Well, with one municipal election candidate forum over, it remains difficult to assess the public’s overall interest or participation in Fayetteville’s upcoming municipal election. This is not surprising. Candidate forums are valuable – especially if you have a good turnout of residents. However, once you separate out the participating candidates, their family, friends, campaign staff members and the personnel of the sponsoring hosts, it makes you wonder who in the audience is really a registered, taxpaying resident there to be informed and enlightened.
Reaching and communicating with the local masses has always been difficult. This year’s candidate forum hosts, the Greater Fayetteville Chamber and The Fayetteville Observer, are advertising and promoting that they will broadcast the event live on Facebook.
Really? Well, obviously the Observer doesn’t want to miss this excellent opportunity to solicit “likes” on its Facebook page. But effective communication? I think not. Social media is good for sharing information; however, it is not an effective medium for building an audience of loyal, informed and caring constituents. Not only does it lack reach, but it also lacks sincerity and credibility.

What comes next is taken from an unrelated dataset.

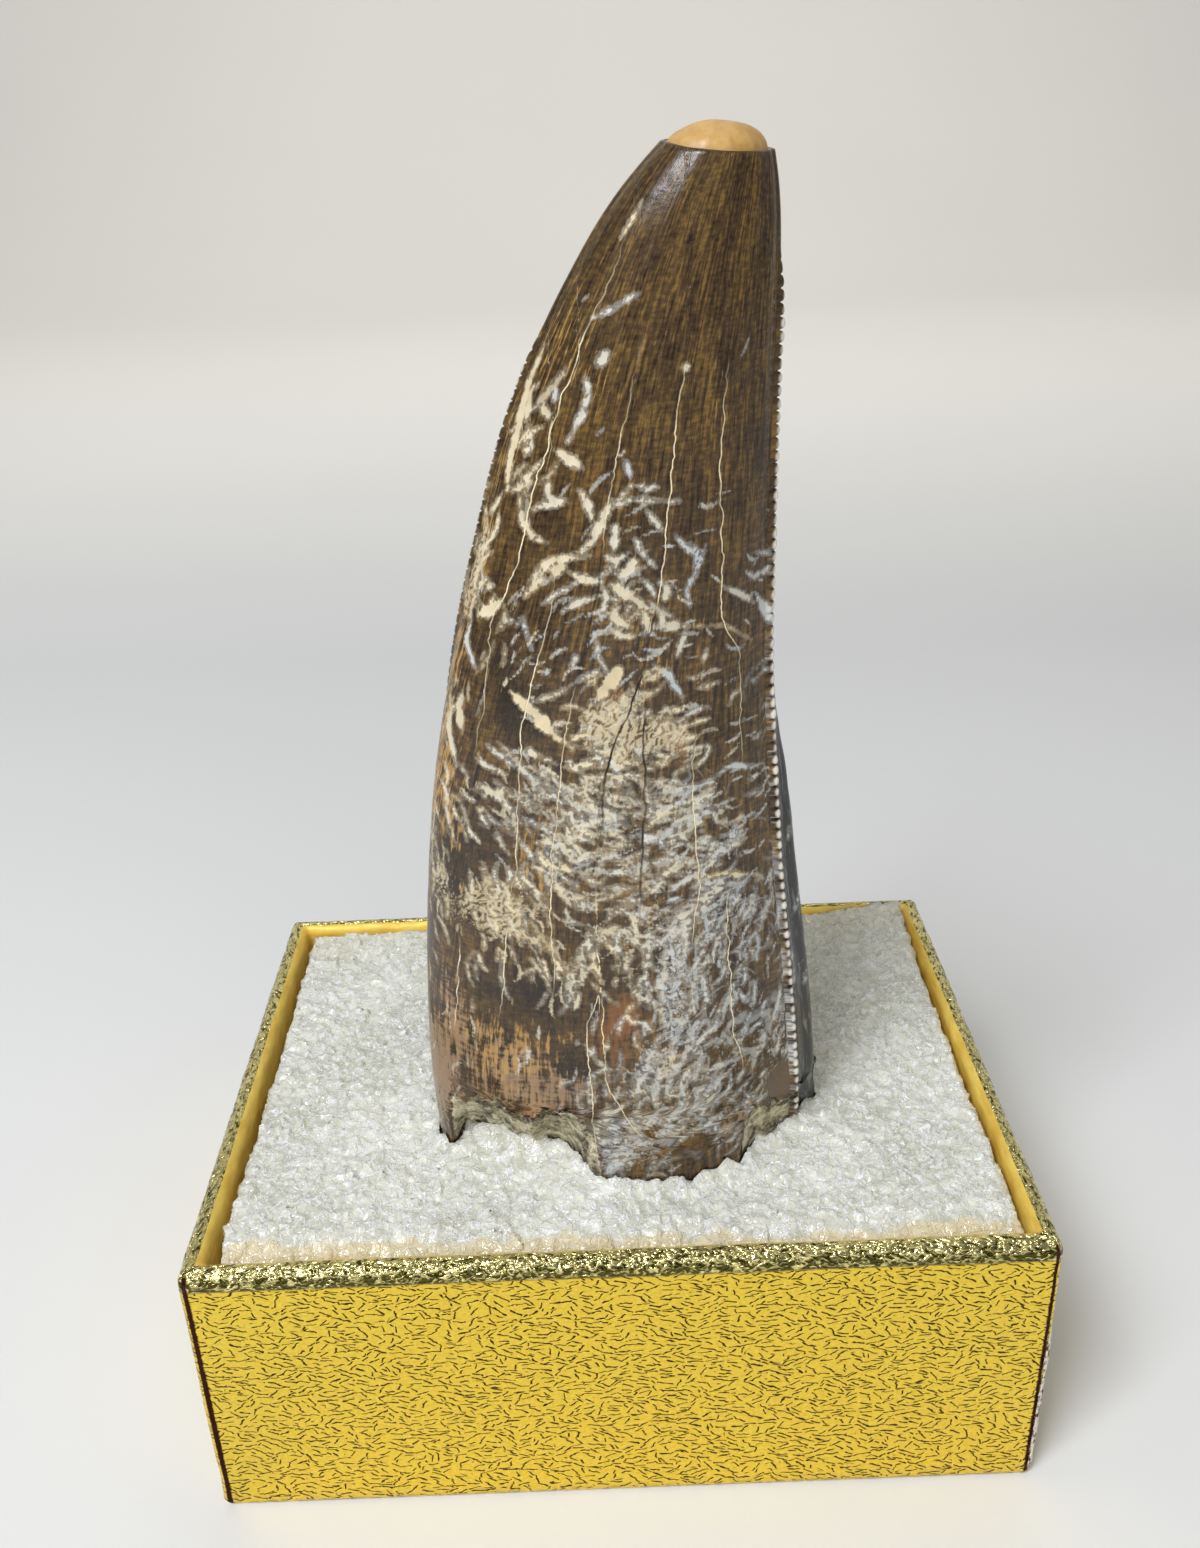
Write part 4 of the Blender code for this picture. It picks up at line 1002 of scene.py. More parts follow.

If Facebook and social media were, in fact, effective and credible media sources, the Oct. 10 primary election would not have had such a dismal and disappointing turnout. Again, in all fairness, social media can be a good means of communication once a relationship has been established. That is, of course, if fact-checking is not your thing. People who rely on the internet and social media for their news and information are by far the most uninformed and misinformed people.
What the Fayetteville/Cumberland County community needs more than anything else is a local TV station that practices journalism’s basic Fourth Estate standards. A daily newspaper with management and staff entrenched in local matters and committed to these standards would also be a valued asset. For the most part, we live in a community that is uninformed about what is going on around us. Why? Because we lack access to responsible local news and information on a consistent basis. This breeds skepticism and apathy toward our Fayetteville and Cumberland County leadership. This situation curtails citizen participation and community involvement.
Even in the most ideal of circumstances, it takes a focused and dedicated effort to be an informed voter. In Fayetteville, it takes a lot more effort due to limited access to local news and information. It is a sad situation that leaves the resident on his or her own to figure out what the issues are and what the truth is. This task is very difficult, and many people just stop trying. The result? Apathy. Many new families moving into our community don’t even start! The perception becomes reality. We just make it too hard to get to the truth. This year’s candidate forums are a good example. No offense intended, but it looks like we are going backward when it comes to exploring relevant issues and gaining insights into the qualifications and motives of local candidates.
Last year, the Greater Fayetteville Chamber was on the right track. It took control and created a candidate’s forum that was a multimedia event promoted and marketed throughout the community and involved journalists from WRAL TV, Up & Coming Weekly and The Fayetteville Observer.
This forum was a widespread community and media event supported and hosted by several local businesses and organizations. It was also promoted and televised on FayTV. The results were impressive and complimentary to all involved. This year, it seems we have lost that momentum at a time when Fayetteville is on the cusp of economic growth and becoming a more respected major metropolitan city. Can it happen? Will it happen? We’ll see in the next few weeks.
I have tracked Fayetteville’s progress, accomplishments and development for over 21 years. I have built a successful publishing business by accentuating the good and unique features of our local quality of life. No one is in a better position to recognize and applaud the good works of the people, businesses, organizations and opportunities that have come before us during the last two decades.
However, collectively, these good works and accomplishments pale in light of the hundreds – maybe thousands – of missed opportunities our county and city have endured because divisive sectors in our community refuse to give up their silos and cooperate and communicate for the betterment of all.
Only honest, trustworthy leadership along with a huge dose of integrity will enable our community to seize the right opportunites and continue our forward momentum. And it will all be on the ballot come Election Day in November.
So, do your part. Read the newspaper. Listen to the radio. Attend the forums. Ask hard questions. Seek out the truth. Be informed, and vote.
Once the last ballot is counted, I cannot promise you will get what you want, but this community will certainly get what it deserves. It always does.